Set exercise:
Extract each line containing the string "scene".

Dataset content:
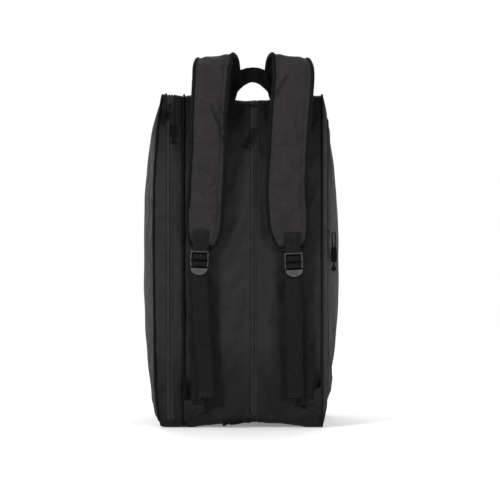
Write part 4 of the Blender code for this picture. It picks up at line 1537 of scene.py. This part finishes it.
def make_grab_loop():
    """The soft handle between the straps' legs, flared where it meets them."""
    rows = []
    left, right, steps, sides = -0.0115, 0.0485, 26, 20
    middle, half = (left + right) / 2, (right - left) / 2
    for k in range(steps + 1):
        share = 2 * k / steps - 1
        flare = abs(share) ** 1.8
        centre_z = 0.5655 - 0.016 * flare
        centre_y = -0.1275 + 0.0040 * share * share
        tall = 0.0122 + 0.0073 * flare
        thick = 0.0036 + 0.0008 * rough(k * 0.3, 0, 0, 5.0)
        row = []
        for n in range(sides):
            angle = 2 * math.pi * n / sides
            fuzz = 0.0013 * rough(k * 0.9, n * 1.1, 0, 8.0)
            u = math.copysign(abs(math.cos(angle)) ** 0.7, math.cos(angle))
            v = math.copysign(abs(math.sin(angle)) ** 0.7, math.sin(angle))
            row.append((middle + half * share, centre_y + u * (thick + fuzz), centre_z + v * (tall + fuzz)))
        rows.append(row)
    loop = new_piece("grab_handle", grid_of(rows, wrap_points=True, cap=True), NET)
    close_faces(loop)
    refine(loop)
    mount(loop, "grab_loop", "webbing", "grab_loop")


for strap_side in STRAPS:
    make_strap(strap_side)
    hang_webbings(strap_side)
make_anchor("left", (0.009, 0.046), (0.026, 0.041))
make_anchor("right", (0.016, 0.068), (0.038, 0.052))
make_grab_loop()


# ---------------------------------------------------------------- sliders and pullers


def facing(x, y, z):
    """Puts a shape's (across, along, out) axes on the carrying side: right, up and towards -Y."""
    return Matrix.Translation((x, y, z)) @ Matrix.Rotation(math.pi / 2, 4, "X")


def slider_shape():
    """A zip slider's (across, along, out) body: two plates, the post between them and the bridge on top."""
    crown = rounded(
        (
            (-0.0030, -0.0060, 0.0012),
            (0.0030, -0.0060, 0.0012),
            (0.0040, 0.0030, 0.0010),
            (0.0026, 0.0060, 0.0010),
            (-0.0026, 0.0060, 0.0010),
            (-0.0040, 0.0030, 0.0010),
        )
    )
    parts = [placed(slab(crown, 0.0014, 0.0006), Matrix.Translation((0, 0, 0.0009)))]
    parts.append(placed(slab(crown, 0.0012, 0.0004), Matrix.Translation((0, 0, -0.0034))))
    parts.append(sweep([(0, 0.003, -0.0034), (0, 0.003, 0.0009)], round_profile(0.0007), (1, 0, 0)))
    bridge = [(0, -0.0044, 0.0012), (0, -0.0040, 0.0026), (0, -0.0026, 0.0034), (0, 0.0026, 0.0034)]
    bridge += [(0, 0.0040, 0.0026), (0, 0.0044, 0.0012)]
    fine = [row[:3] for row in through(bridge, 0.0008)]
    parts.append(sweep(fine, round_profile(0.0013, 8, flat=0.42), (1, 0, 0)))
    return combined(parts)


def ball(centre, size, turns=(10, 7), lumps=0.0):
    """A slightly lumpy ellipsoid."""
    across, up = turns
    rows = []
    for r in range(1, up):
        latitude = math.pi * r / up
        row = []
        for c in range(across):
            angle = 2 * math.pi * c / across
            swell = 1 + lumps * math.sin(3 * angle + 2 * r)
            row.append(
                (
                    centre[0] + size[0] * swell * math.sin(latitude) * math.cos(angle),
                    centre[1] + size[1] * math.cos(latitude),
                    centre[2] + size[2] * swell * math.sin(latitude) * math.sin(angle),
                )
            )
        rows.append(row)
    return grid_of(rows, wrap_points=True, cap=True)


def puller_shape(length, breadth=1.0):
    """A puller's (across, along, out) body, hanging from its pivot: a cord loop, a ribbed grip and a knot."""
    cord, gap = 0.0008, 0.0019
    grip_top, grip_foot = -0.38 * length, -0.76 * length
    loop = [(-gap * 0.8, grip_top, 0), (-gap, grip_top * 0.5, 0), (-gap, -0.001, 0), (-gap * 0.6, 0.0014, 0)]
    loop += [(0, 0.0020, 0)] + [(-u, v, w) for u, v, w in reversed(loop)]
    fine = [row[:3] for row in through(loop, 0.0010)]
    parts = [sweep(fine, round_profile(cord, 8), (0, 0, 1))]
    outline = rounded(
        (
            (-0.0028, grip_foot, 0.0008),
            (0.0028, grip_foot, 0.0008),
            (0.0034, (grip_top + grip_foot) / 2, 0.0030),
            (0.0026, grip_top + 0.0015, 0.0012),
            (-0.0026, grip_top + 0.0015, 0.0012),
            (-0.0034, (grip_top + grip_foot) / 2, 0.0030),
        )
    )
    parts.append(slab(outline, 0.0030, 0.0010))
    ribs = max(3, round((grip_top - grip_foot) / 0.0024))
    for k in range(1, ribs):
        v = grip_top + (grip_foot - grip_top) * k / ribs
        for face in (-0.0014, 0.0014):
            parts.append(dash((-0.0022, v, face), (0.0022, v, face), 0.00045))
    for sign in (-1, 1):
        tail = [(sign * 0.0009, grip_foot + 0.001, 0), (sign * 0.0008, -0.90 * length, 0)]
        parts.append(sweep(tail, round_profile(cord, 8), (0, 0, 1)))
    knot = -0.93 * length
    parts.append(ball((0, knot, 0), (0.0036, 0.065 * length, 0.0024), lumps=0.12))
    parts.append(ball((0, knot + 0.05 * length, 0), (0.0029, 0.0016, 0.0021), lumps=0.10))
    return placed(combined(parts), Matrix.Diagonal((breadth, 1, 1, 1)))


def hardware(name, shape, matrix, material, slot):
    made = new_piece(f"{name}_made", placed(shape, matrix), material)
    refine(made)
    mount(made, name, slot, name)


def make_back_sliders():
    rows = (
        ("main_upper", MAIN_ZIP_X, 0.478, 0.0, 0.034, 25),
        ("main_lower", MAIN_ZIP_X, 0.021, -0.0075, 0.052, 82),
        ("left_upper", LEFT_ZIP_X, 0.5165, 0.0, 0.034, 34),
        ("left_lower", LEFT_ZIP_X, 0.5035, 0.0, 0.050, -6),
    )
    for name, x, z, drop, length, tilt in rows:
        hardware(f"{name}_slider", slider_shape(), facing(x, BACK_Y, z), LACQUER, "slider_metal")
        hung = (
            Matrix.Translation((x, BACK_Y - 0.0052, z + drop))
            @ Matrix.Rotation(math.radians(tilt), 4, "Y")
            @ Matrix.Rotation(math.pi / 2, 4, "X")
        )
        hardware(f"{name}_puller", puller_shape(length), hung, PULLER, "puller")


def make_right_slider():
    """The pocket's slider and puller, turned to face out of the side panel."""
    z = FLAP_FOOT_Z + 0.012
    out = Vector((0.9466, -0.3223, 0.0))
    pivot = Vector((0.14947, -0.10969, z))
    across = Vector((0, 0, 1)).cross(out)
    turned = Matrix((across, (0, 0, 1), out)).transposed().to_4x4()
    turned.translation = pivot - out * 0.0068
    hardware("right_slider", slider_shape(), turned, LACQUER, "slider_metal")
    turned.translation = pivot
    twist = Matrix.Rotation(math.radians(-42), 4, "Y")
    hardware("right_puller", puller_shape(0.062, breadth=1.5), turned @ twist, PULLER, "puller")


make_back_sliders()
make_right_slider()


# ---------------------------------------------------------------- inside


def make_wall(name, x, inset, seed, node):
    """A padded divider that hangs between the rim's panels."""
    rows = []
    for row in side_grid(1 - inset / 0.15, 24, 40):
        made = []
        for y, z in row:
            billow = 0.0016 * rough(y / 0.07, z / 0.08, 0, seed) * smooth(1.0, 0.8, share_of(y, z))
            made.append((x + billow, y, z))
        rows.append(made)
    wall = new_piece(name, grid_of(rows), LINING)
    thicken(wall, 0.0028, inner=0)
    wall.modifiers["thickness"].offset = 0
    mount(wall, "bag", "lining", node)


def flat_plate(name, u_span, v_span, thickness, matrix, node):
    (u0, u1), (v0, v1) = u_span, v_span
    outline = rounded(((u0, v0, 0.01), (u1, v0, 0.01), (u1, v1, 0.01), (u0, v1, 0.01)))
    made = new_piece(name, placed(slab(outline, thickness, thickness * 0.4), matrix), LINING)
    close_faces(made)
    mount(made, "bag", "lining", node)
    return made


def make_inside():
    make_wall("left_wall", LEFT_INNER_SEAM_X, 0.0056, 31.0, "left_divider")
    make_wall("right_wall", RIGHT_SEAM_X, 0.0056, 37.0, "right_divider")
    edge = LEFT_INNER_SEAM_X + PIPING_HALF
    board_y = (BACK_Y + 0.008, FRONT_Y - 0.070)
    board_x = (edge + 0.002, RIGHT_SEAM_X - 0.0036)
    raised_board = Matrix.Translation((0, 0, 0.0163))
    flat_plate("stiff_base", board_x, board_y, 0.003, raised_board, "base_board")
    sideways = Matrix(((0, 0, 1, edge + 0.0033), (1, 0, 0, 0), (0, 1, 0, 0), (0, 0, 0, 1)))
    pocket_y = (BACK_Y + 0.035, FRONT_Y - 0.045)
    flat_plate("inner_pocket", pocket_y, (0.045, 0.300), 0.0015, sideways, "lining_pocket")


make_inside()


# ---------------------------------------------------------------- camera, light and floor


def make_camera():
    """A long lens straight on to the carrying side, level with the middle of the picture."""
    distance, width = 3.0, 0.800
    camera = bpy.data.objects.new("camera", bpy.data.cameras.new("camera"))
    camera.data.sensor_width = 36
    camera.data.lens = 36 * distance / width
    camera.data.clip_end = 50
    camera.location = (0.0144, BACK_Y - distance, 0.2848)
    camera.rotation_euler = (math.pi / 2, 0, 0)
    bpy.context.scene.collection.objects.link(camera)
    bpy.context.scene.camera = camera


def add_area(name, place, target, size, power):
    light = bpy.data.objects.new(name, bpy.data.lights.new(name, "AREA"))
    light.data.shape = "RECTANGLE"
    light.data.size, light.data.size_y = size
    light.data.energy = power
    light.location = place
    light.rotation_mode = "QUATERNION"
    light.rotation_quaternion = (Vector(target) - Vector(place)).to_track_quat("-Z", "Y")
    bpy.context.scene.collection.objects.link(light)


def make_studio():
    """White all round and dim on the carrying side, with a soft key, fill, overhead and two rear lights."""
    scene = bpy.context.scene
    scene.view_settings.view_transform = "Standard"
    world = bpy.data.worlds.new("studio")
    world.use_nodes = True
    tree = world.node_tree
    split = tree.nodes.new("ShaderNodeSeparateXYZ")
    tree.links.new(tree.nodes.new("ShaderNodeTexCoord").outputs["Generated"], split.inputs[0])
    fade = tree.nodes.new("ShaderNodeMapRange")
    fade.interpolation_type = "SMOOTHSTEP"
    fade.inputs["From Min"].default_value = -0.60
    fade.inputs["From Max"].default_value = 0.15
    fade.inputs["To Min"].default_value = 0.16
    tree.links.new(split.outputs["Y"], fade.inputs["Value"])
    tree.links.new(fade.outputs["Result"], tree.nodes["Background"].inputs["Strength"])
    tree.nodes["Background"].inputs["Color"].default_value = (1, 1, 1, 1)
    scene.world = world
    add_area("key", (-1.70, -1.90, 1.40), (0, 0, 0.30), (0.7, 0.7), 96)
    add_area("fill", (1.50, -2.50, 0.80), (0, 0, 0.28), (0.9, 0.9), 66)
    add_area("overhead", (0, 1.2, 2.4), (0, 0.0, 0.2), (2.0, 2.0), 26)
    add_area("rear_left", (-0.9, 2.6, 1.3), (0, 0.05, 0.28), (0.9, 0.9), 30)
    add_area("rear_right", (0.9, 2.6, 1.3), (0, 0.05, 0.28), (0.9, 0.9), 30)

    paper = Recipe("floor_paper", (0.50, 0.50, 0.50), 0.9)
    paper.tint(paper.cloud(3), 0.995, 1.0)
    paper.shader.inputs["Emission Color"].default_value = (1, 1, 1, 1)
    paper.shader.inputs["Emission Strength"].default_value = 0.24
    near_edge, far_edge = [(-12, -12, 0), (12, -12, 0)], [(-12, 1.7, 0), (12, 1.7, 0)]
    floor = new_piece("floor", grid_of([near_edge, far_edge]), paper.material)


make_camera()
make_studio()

Response to the exercise:
Write part 4 of the Blender code for this picture. It picks up at line 1537 of scene.py. This part finishes it.
    bpy.context.scene.collection.objects.link(camera)
    bpy.context.scene.camera = camera
    bpy.context.scene.collection.objects.link(light)
    scene = bpy.context.scene
    scene.view_settings.view_transform = "Standard"
    scene.world = world